→ Task to complete
All entries are to be given again verbatim.

START Exercise input

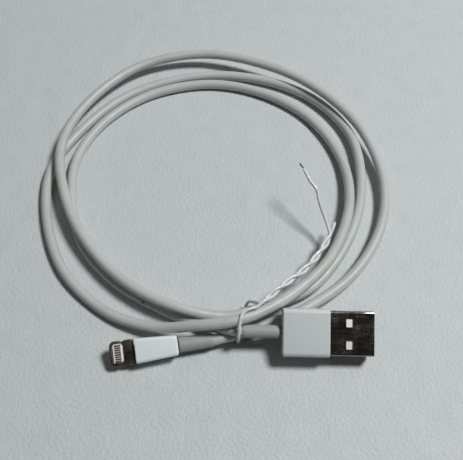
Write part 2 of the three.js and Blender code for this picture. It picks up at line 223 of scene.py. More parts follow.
soiling.links.new(tint.outputs[2], put["Color"])
soiling.links.new(share.outputs[0], put["Mask"])

# Dust: small dark grains scattered far apart.
dust, given, put = new_group(
    "dust",
    [("Vector", "Vector", None), ("Spacing Scale", "Float", 300.0), ("Grain Size", "Float", 0.1)],
    [("Mask", "Float", None)],
)
cells = node(dust, "ShaderNodeTexVoronoi", Vector=given["Vector"], Scale=given["Spacing Scale"])
chosen = node(dust, "ShaderNodeSeparateColor", Color=cells.outputs["Color"])
few = node(dust, "ShaderNodeMath", {"operation": "GREATER_THAN"}, _0=chosen.outputs[0], _1=0.86)
size = node(dust, "ShaderNodeMath", {"operation": "MULTIPLY"}, _0=given["Grain Size"], _1=chosen.outputs[1])
close = node(dust, "ShaderNodeMath", {"operation": "LESS_THAN"},
             _0=cells.outputs["Distance"], _1=size.outputs[0])
grains = node(dust, "ShaderNodeMath", {"operation": "MULTIPLY"}, _0=few.outputs[0], _1=close.outputs[0])
dust.links.new(grains.outputs[0], put["Mask"])

# Skin: the fine matt grain of a moulded or extruded surface, as height and as a change in roughness.
skin, given, put = new_group(
    "skin",
    [("Vector", "Vector", None), ("Grain Scale", "Float", 3000.0), ("Roughness", "Float", 0.5),
     ("Variation", "Float", 0.1)],
    [("Height", "Float", None), ("Roughness", "Float", None)],
)
grain = node(skin, "ShaderNodeTexNoise", Vector=given["Vector"], Scale=given["Grain Scale"], Detail=3.0)
slower = node(skin, "ShaderNodeMath", {"operation": "MULTIPLY"}, _0=given["Grain Scale"], _1=0.12)
waves = node(skin, "ShaderNodeTexNoise", Vector=given["Vector"], Scale=slower.outputs[0], Detail=2.0)
height = node(skin, "ShaderNodeMath", {"operation": "ADD"},
              _0=grain.outputs["Fac"], _1=waves.outputs["Fac"])
swing = node(skin, "ShaderNodeMath", {"operation": "SUBTRACT"}, _0=waves.outputs["Fac"], _1=0.5)
swing = node(skin, "ShaderNodeMath", {"operation": "MULTIPLY_ADD"},
             _0=swing.outputs[0], _1=given["Variation"], _2=given["Roughness"])
skin.links.new(height.outputs[0], put["Height"])
skin.links.new(swing.outputs[0], put["Roughness"])

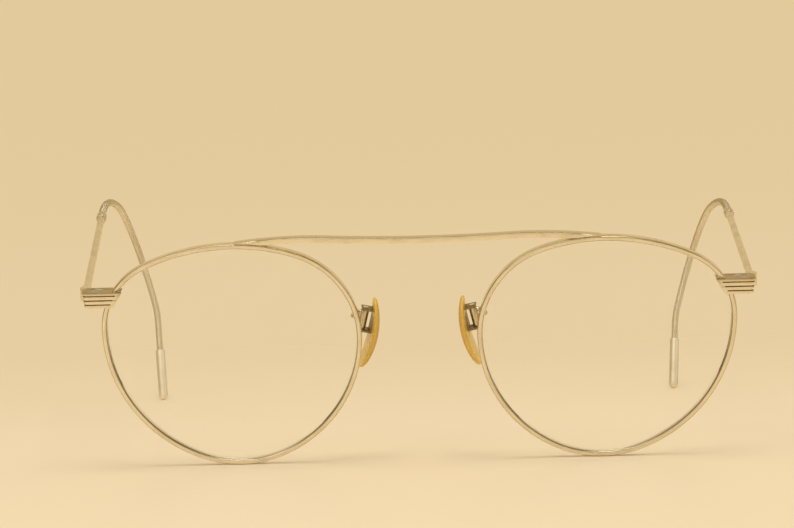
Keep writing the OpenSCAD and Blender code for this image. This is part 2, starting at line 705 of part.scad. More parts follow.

END Exercise input

→ Output
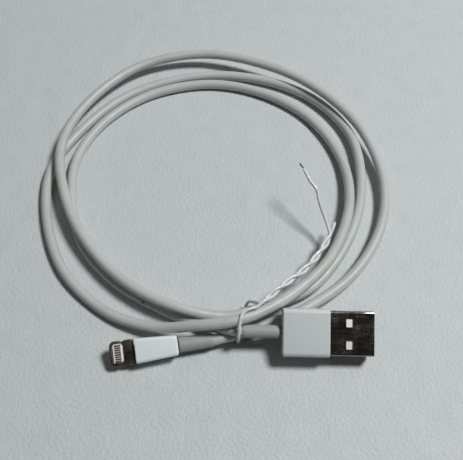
Write part 2 of the three.js and Blender code for this picture. It picks up at line 223 of scene.py. More parts follow.
soiling.links.new(tint.outputs[2], put["Color"])
soiling.links.new(share.outputs[0], put["Mask"])

# Dust: small dark grains scattered far apart.
dust, given, put = new_group(
    "dust",
    [("Vector", "Vector", None), ("Spacing Scale", "Float", 300.0), ("Grain Size", "Float", 0.1)],
    [("Mask", "Float", None)],
)
cells = node(dust, "ShaderNodeTexVoronoi", Vector=given["Vector"], Scale=given["Spacing Scale"])
chosen = node(dust, "ShaderNodeSeparateColor", Color=cells.outputs["Color"])
few = node(dust, "ShaderNodeMath", {"operation": "GREATER_THAN"}, _0=chosen.outputs[0], _1=0.86)
size = node(dust, "ShaderNodeMath", {"operation": "MULTIPLY"}, _0=given["Grain Size"], _1=chosen.outputs[1])
close = node(dust, "ShaderNodeMath", {"operation": "LESS_THAN"},
             _0=cells.outputs["Distance"], _1=size.outputs[0])
grains = node(dust, "ShaderNodeMath", {"operation": "MULTIPLY"}, _0=few.outputs[0], _1=close.outputs[0])
dust.links.new(grains.outputs[0], put["Mask"])

# Skin: the fine matt grain of a moulded or extruded surface, as height and as a change in roughness.
skin, given, put = new_group(
    "skin",
    [("Vector", "Vector", None), ("Grain Scale", "Float", 3000.0), ("Roughness", "Float", 0.5),
     ("Variation", "Float", 0.1)],
    [("Height", "Float", None), ("Roughness", "Float", None)],
)
grain = node(skin, "ShaderNodeTexNoise", Vector=given["Vector"], Scale=given["Grain Scale"], Detail=3.0)
slower = node(skin, "ShaderNodeMath", {"operation": "MULTIPLY"}, _0=given["Grain Scale"], _1=0.12)
waves = node(skin, "ShaderNodeTexNoise", Vector=given["Vector"], Scale=slower.outputs[0], Detail=2.0)
height = node(skin, "ShaderNodeMath", {"operation": "ADD"},
              _0=grain.outputs["Fac"], _1=waves.outputs["Fac"])
swing = node(skin, "ShaderNodeMath", {"operation": "SUBTRACT"}, _0=waves.outputs["Fac"], _1=0.5)
swing = node(skin, "ShaderNodeMath", {"operation": "MULTIPLY_ADD"},
             _0=swing.outputs[0], _1=given["Variation"], _2=given["Roughness"])
skin.links.new(height.outputs[0], put["Height"])
skin.links.new(swing.outputs[0], put["Roughness"])

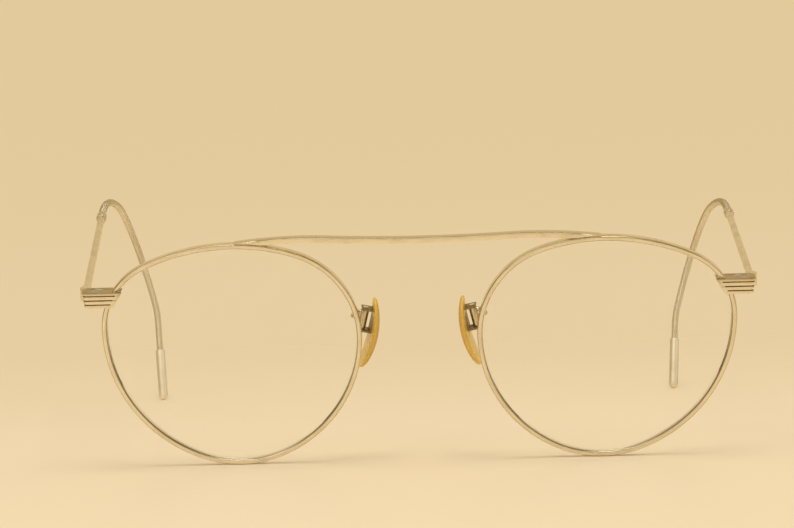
Keep writing the OpenSCAD and Blender code for this image. This is part 2, starting at line 705 of part.scad. More parts follow.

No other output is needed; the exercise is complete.